Ensuite, un pion dans les joutes politiques et institutionnelles.
Depuis 1965, la famille impériale n'a donné naissance qu'à des filles (huit princesses au total). Or, la constitution de 1868, calquée sur le modèle prussien exclut les femmes de la succession et interdit la polygamie. La constitution de 1947, sous l'impulsion des Américains supprime la classe aristocratique, si bien que seule les membres directs de la famille impériale ont un statut particulier : il n'y a donc aucun prétendant mâle éligible au statut d'empereur.
En 2005, le gouvernement désigne alors un groupe d'experts pour réfléchir à la modification de la constitution pour garantir la pérennité de la famille impériale. Ce groupe d'experts présente un rapport le 25 octobre 2005 dans lequel il recommande que les règles de succession soit amendées pour permettre une primogéniture égalitaire : les filles ainées doivent pouvoir succéder à leur père.
Au même moment, le Prince Tomohito (cousin de l'empereur), soutient une proposition pour rétablir la polygamie chez les empereurs en affirmant que les membres mâles officiels de la famille impériale japonaise, dont il fait partie, devraient pouvoir prendre des concubines pour avoir plus de chance de produire un héritier mâle.
Le Prince Tomohito
La naissance de son cousin, le Prince Hisahito
Ce débat sera finalement "enterré" par la naissance du Prince Hisahito en septembre 2006. Après "une disette" de 41 ans, un jeune mâle est né dans la famille impériale.
La naissance de Hisahito sera un évènement majeur et fera la "une" des journaux japonais.
Comme on le voit ci-dessous, le Prince Hisahito est le seul petit fils de l'Empereur émérite Akihito. C'est le neveu de l'Empereur actuel Naruhito. C'est donc le seul héritier mâle.
L'alternative institutionnelle : Impératrice ou roturière ?
Si la constitution de 1947 n'est pas réformée, le frère cadet de l'empereur, le Prince Fumihito sera le premier dans la ligne de succession et le Prince Hisahito le second.
La Princesse Aiko quand elle se mariera, perdra ses titres pour prendre le nom de son époux, ce qui est fort probable puisque qu'aucun prétendant noble n'existe.
Et si la constitution est réformée vers un principe de primogéniture égalitaire, Aiko deviendra Impératrice.

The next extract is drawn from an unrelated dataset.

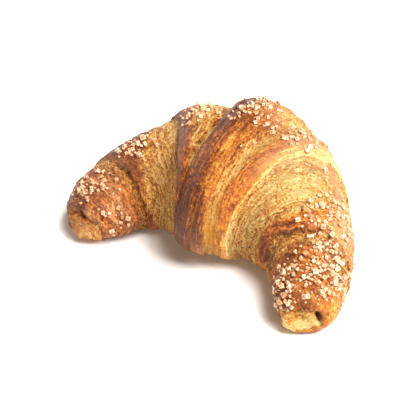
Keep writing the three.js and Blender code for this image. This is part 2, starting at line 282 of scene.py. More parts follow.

Elle sera la première à accéder au trône dans des circonstances normales, c'est-à-dire en succédant à son père après avoir porté le titre de princesse héritière et en transmettant à ses enfants le droit de succession, ses prédécesseurs ayant toutes régné dans des contextes exceptionnels (essentiellement pendant les minorités des héritiers masculins légitimes).
Depuis décembre 2021, ayant atteint l'âge de 20 ans la Princesse Aiko est considérée comme adulte et donc à même d'exercer des fonctions représentatives en tant que membre de la famille impériale.
Le 17 mars 2022, la Princesse Aiko réalise sa première conférence de presse officielle.
Cette première intervention officielle a lieu le lendemain d'un tremblement de terre dans le nord-est du Japon qui a fait 2 morts et 160 blessés.
La Princesse fera part de sa compassion en indiquant :
"J'ai peur que certaines personnes soient mortes. Je tiens à exprimer mes plus sincères condoléances aux familles endeuillées et aux personnes touchées par la catastrophe"
Et dans un style purement japonais, elle dira en faisant preuve d'humilité et d'altruisme:
"Pour l'instant, je vais donner la priorité à mes études, mais tout en valorisant chacun de mes devoirs, je voudrais faire de mon mieux pour aider Leurs Majestés et les autres membres de la famille royale".
Imagine-t-on le Prince Harry à l'âge de 20 ans faire ce genre de déclaration ?
Ainsi se termine la saga sur les femmes dans la famille impériale japonaise avec les destinées exceptionnelles de ces trois femmes, sachant que l'avenir de la plus jeune est encore une interrogation.